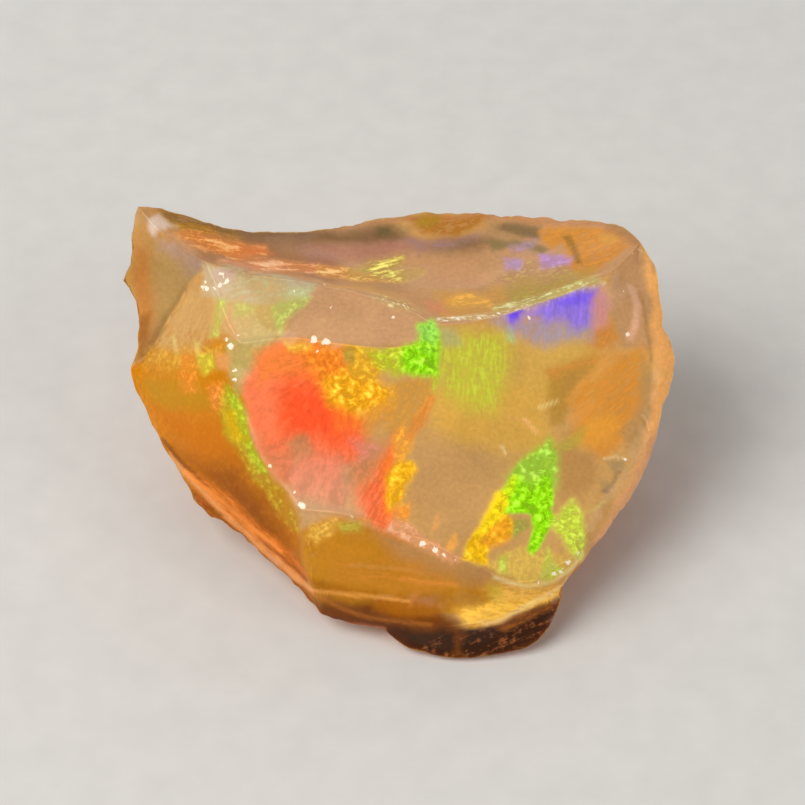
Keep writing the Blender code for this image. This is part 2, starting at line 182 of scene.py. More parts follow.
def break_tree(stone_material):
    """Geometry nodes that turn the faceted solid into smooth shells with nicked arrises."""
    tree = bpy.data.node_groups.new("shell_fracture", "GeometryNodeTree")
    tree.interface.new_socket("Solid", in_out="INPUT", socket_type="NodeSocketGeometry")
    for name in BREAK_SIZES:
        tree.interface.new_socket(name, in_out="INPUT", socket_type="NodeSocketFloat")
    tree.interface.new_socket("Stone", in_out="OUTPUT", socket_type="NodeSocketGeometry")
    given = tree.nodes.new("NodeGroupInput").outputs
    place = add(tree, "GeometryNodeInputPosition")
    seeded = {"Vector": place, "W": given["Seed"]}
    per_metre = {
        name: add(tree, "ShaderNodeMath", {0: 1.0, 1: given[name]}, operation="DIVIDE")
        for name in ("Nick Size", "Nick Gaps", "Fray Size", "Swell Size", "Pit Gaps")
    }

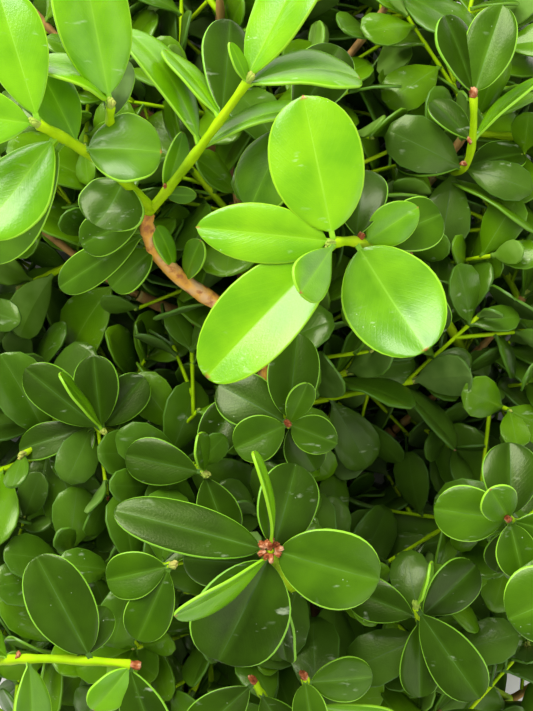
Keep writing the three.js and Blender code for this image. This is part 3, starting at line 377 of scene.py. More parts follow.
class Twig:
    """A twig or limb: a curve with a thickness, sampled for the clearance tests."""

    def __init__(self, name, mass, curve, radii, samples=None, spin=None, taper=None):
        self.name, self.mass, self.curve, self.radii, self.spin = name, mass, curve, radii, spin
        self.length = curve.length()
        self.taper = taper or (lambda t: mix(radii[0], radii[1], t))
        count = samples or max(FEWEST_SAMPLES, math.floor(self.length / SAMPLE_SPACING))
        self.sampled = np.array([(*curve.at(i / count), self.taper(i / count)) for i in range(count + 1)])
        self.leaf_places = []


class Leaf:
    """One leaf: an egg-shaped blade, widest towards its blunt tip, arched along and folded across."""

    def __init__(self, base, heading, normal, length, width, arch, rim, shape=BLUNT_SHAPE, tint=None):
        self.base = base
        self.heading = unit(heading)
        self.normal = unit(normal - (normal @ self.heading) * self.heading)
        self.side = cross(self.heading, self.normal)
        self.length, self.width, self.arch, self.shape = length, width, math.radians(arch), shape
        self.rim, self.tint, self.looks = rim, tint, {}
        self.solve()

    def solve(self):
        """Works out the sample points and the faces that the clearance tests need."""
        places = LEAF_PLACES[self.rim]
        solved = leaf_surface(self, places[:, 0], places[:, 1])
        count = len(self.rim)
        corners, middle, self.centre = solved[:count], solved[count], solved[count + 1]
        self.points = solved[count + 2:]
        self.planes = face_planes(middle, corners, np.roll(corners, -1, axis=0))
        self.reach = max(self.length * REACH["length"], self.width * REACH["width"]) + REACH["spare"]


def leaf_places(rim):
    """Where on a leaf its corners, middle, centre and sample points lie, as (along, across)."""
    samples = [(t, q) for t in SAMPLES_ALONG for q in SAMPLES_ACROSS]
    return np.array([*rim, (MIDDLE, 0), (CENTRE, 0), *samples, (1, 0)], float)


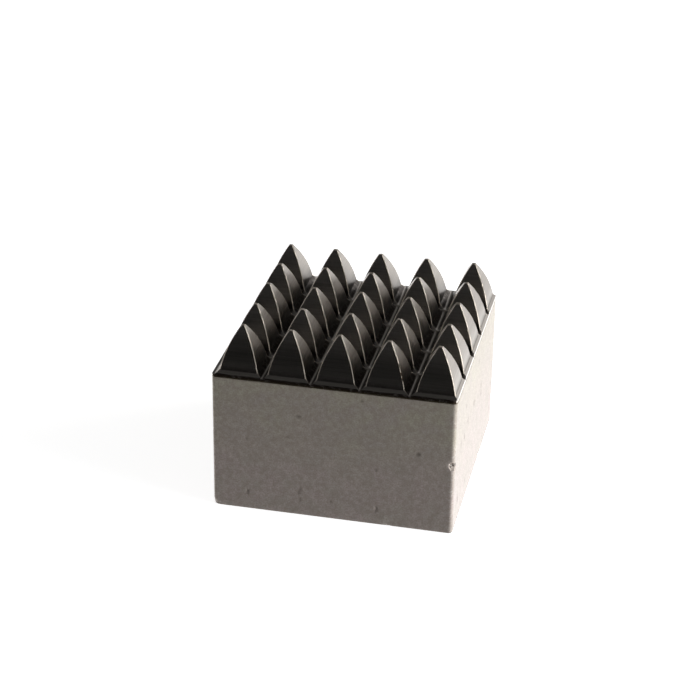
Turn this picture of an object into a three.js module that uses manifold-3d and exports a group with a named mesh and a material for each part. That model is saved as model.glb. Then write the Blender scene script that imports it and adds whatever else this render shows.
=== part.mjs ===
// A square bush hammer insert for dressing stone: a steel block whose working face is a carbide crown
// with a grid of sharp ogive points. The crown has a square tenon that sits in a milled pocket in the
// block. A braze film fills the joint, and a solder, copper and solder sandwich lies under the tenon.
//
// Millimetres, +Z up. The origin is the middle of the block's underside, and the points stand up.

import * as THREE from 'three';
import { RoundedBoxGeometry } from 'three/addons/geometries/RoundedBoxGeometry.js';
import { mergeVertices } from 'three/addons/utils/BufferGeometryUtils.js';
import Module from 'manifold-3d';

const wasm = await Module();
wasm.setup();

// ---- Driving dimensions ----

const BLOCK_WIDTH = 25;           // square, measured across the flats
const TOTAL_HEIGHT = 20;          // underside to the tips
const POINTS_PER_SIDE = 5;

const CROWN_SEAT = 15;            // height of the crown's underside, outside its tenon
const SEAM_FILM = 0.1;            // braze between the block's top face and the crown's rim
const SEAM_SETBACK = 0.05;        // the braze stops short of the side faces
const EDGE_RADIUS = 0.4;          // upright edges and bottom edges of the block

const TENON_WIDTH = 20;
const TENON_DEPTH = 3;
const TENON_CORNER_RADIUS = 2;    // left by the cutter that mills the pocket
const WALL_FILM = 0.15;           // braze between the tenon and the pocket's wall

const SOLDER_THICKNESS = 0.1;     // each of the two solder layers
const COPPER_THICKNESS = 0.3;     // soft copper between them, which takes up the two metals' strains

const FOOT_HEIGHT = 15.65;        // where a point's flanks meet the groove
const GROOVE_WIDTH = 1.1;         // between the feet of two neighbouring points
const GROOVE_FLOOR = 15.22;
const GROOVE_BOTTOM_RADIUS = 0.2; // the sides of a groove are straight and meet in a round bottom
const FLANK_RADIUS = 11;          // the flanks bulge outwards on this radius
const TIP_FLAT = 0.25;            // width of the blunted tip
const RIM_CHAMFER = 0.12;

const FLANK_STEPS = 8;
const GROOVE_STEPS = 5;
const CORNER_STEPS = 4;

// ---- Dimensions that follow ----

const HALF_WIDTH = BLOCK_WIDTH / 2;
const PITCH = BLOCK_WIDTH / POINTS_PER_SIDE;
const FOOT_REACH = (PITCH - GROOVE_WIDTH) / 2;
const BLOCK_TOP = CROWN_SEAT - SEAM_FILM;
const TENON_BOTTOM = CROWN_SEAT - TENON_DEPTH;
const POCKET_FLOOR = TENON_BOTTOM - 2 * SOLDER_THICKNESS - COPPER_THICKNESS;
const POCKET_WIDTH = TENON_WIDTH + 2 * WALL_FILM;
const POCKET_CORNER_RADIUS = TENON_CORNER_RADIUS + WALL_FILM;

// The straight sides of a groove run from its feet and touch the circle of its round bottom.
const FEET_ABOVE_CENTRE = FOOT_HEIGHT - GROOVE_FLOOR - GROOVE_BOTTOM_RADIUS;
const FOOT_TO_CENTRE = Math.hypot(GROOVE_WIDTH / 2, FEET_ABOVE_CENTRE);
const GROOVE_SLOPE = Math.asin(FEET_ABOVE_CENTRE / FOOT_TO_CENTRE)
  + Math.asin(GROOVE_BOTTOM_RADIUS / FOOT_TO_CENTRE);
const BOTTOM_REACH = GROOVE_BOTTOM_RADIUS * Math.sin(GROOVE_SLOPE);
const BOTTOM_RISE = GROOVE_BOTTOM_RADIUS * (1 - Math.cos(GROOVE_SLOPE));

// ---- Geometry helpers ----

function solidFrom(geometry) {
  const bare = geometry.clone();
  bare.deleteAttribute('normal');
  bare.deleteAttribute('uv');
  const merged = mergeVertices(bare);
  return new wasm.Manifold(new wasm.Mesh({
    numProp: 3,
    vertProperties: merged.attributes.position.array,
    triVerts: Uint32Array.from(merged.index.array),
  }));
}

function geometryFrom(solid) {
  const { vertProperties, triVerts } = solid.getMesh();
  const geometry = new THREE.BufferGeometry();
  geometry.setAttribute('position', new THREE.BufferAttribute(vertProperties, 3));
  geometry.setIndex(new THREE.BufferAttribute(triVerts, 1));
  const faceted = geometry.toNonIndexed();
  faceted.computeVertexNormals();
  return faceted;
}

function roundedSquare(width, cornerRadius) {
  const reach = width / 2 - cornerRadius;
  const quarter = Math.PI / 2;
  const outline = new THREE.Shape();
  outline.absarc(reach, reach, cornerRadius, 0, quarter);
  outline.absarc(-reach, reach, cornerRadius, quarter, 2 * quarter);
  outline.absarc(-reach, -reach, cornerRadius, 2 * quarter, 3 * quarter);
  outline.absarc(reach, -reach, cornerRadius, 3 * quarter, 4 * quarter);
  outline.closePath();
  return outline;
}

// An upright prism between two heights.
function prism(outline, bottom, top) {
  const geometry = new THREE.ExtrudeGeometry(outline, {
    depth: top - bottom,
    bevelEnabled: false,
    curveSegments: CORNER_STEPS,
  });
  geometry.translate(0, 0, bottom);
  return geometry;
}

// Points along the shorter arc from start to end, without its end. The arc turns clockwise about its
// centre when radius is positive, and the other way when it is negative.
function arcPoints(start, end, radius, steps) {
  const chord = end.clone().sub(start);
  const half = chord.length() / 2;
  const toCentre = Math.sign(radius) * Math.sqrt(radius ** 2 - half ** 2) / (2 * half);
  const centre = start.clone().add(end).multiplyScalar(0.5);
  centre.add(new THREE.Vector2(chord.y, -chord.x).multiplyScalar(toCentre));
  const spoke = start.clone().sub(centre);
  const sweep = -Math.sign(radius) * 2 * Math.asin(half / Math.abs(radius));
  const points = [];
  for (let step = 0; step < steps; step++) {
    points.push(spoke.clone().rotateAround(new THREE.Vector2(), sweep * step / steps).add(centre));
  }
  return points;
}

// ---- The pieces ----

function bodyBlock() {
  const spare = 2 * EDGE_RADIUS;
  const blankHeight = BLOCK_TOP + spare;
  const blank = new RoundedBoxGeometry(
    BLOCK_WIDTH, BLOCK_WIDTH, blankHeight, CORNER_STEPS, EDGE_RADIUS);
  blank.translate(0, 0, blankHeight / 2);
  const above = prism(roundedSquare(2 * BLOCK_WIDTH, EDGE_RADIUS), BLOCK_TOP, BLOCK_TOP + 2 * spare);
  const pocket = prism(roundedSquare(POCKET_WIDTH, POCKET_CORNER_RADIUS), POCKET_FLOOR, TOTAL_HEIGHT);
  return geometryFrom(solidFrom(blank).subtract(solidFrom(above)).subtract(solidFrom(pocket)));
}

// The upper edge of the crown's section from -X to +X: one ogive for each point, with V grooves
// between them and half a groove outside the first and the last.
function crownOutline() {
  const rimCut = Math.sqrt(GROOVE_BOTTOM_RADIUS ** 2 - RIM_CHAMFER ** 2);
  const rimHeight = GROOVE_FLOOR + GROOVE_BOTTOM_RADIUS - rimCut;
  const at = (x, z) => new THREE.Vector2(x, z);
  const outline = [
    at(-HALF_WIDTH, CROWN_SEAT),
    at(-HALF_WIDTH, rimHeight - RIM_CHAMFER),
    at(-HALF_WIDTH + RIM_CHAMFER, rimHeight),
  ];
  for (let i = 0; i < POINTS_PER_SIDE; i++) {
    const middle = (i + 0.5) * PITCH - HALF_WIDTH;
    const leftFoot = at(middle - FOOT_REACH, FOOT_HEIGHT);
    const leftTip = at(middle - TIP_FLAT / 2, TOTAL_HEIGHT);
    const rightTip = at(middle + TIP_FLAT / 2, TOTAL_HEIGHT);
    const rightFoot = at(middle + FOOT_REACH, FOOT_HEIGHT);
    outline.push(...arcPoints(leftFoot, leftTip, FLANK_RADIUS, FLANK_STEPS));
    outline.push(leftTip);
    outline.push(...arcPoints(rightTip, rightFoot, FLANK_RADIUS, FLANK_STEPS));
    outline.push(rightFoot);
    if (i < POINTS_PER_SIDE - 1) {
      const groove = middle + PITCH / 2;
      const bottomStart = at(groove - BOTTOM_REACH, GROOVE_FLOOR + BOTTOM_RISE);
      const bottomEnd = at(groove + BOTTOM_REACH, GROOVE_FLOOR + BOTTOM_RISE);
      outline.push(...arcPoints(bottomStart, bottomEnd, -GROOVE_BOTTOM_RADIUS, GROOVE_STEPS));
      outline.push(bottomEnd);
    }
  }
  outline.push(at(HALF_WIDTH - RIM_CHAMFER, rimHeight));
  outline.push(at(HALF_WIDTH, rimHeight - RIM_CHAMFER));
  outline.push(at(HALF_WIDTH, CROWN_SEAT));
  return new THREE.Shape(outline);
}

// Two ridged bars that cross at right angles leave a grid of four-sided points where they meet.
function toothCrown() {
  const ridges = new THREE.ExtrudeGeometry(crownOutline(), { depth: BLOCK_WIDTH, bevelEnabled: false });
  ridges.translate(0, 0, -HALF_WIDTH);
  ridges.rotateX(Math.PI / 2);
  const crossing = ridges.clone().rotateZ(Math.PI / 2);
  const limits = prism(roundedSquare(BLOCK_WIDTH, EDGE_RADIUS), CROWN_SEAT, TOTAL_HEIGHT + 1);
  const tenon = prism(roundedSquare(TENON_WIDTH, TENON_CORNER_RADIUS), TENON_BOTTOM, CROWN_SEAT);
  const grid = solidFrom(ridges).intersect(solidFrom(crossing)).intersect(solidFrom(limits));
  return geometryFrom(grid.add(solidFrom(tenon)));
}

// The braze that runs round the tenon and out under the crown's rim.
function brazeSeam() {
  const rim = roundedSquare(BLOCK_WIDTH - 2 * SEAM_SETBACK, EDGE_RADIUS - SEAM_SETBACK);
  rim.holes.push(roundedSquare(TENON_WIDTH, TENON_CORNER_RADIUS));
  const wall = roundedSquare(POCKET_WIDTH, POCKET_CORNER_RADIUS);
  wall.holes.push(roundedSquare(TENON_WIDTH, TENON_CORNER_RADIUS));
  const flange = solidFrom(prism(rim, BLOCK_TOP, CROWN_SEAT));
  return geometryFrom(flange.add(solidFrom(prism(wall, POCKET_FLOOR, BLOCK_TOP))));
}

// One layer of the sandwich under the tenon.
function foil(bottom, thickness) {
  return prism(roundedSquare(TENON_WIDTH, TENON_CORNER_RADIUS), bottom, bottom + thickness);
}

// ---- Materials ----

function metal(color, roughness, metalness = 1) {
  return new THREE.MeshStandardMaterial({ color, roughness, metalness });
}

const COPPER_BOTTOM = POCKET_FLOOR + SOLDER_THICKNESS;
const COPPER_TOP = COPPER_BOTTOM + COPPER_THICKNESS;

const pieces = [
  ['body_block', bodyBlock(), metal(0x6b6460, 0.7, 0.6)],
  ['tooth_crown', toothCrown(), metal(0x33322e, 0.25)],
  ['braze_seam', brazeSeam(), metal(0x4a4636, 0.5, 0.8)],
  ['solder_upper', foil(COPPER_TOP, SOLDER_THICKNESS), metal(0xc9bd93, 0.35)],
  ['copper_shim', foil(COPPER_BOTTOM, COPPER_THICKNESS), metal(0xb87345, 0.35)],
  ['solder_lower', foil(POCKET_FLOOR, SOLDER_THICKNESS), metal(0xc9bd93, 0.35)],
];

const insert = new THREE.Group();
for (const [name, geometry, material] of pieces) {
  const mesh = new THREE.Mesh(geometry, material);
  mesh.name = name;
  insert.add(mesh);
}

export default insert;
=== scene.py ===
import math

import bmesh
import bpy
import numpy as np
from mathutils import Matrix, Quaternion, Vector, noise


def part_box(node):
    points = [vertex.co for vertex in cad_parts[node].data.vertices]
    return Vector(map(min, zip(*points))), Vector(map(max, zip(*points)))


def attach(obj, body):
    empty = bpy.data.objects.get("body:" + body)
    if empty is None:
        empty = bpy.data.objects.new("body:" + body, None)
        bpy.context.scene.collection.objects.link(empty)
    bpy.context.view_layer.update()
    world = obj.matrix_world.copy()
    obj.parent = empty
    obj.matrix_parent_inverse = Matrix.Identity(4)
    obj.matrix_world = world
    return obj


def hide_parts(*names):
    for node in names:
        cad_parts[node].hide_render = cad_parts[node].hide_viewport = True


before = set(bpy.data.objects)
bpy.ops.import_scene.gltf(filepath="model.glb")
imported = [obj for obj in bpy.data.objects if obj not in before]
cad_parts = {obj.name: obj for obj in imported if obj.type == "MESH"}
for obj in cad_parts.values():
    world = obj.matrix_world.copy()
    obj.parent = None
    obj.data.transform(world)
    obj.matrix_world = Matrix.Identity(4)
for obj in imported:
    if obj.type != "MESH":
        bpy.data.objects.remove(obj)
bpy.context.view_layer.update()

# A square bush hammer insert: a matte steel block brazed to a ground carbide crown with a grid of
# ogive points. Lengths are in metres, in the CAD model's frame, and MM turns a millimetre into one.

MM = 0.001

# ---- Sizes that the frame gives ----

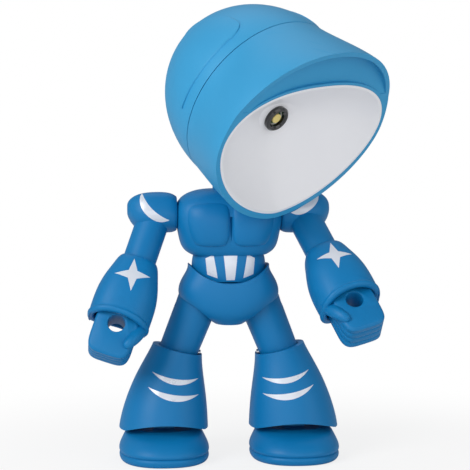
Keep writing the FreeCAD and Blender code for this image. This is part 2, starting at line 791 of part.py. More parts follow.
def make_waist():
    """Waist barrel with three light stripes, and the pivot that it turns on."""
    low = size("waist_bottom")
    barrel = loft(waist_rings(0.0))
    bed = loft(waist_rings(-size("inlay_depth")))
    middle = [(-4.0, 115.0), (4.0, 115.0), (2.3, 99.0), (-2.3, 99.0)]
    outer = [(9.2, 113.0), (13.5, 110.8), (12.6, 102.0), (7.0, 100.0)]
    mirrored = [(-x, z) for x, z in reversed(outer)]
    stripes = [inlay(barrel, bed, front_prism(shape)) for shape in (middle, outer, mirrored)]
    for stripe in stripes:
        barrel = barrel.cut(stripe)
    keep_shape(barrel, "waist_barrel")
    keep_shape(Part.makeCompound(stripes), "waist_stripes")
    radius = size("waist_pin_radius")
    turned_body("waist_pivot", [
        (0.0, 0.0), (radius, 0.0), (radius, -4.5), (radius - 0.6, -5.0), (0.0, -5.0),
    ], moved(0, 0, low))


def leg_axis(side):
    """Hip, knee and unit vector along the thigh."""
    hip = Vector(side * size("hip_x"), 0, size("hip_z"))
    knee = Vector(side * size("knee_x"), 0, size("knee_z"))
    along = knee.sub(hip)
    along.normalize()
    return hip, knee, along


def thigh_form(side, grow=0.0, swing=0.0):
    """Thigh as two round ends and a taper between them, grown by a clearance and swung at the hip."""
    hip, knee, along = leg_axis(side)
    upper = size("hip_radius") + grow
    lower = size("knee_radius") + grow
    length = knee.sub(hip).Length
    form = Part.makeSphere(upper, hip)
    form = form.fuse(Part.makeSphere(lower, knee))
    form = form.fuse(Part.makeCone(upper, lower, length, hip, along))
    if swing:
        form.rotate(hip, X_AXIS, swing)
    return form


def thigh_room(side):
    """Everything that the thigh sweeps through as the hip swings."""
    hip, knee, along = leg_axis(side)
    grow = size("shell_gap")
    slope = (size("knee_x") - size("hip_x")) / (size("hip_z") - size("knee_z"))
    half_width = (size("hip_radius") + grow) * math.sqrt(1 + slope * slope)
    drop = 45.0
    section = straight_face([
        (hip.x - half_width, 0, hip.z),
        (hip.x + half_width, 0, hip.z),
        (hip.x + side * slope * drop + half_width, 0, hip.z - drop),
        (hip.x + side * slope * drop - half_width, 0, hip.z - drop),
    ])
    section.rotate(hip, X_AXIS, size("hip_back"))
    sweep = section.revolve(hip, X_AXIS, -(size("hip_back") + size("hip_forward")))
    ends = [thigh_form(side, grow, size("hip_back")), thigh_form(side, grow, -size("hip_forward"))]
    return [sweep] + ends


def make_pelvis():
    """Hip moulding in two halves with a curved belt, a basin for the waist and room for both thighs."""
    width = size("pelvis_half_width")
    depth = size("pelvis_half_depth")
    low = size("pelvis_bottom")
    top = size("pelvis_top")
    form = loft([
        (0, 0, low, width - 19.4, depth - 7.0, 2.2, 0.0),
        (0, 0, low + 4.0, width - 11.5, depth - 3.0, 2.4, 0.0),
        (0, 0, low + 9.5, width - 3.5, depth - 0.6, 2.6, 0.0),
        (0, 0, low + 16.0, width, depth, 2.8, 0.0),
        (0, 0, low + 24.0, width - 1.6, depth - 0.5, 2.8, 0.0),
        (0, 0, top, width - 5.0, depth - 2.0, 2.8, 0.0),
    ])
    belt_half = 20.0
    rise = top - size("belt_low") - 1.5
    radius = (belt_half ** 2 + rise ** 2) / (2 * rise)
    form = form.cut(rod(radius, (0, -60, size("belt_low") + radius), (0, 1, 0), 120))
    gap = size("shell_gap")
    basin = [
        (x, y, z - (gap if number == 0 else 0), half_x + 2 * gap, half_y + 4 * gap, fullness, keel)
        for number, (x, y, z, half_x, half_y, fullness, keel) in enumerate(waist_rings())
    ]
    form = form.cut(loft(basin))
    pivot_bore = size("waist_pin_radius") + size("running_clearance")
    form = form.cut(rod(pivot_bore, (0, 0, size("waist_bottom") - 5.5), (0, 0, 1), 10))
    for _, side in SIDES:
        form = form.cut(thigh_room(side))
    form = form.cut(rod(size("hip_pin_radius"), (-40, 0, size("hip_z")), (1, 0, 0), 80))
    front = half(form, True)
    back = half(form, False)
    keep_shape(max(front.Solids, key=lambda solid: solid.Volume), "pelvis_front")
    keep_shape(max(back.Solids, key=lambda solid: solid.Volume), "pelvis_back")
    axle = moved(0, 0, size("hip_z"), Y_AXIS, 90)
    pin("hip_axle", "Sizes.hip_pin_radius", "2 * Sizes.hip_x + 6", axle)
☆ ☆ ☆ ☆
— Given task —
Your task is to repeat the lines from the one containing "const insert = new THREE.Group();" to the one containing "before = set(bpy.data.objects)", both lines included. Leave out every other line.

— Written response —
const insert = new THREE.Group();
for (const [name, geometry, material] of pieces) {
  const mesh = new THREE.Mesh(geometry, material);
  mesh.name = name;
  insert.add(mesh);
}

export default insert;
=== scene.py ===
import math

import bmesh
import bpy
import numpy as np
from mathutils import Matrix, Quaternion, Vector, noise


def part_box(node):
    points = [vertex.co for vertex in cad_parts[node].data.vertices]
    return Vector(map(min, zip(*points))), Vector(map(max, zip(*points)))


def attach(obj, body):
    empty = bpy.data.objects.get("body:" + body)
    if empty is None:
        empty = bpy.data.objects.new("body:" + body, None)
        bpy.context.scene.collection.objects.link(empty)
    bpy.context.view_layer.update()
    world = obj.matrix_world.copy()
    obj.parent = empty
    obj.matrix_parent_inverse = Matrix.Identity(4)
    obj.matrix_world = world
    return obj


def hide_parts(*names):
    for node in names:
        cad_parts[node].hide_render = cad_parts[node].hide_viewport = True


before = set(bpy.data.objects)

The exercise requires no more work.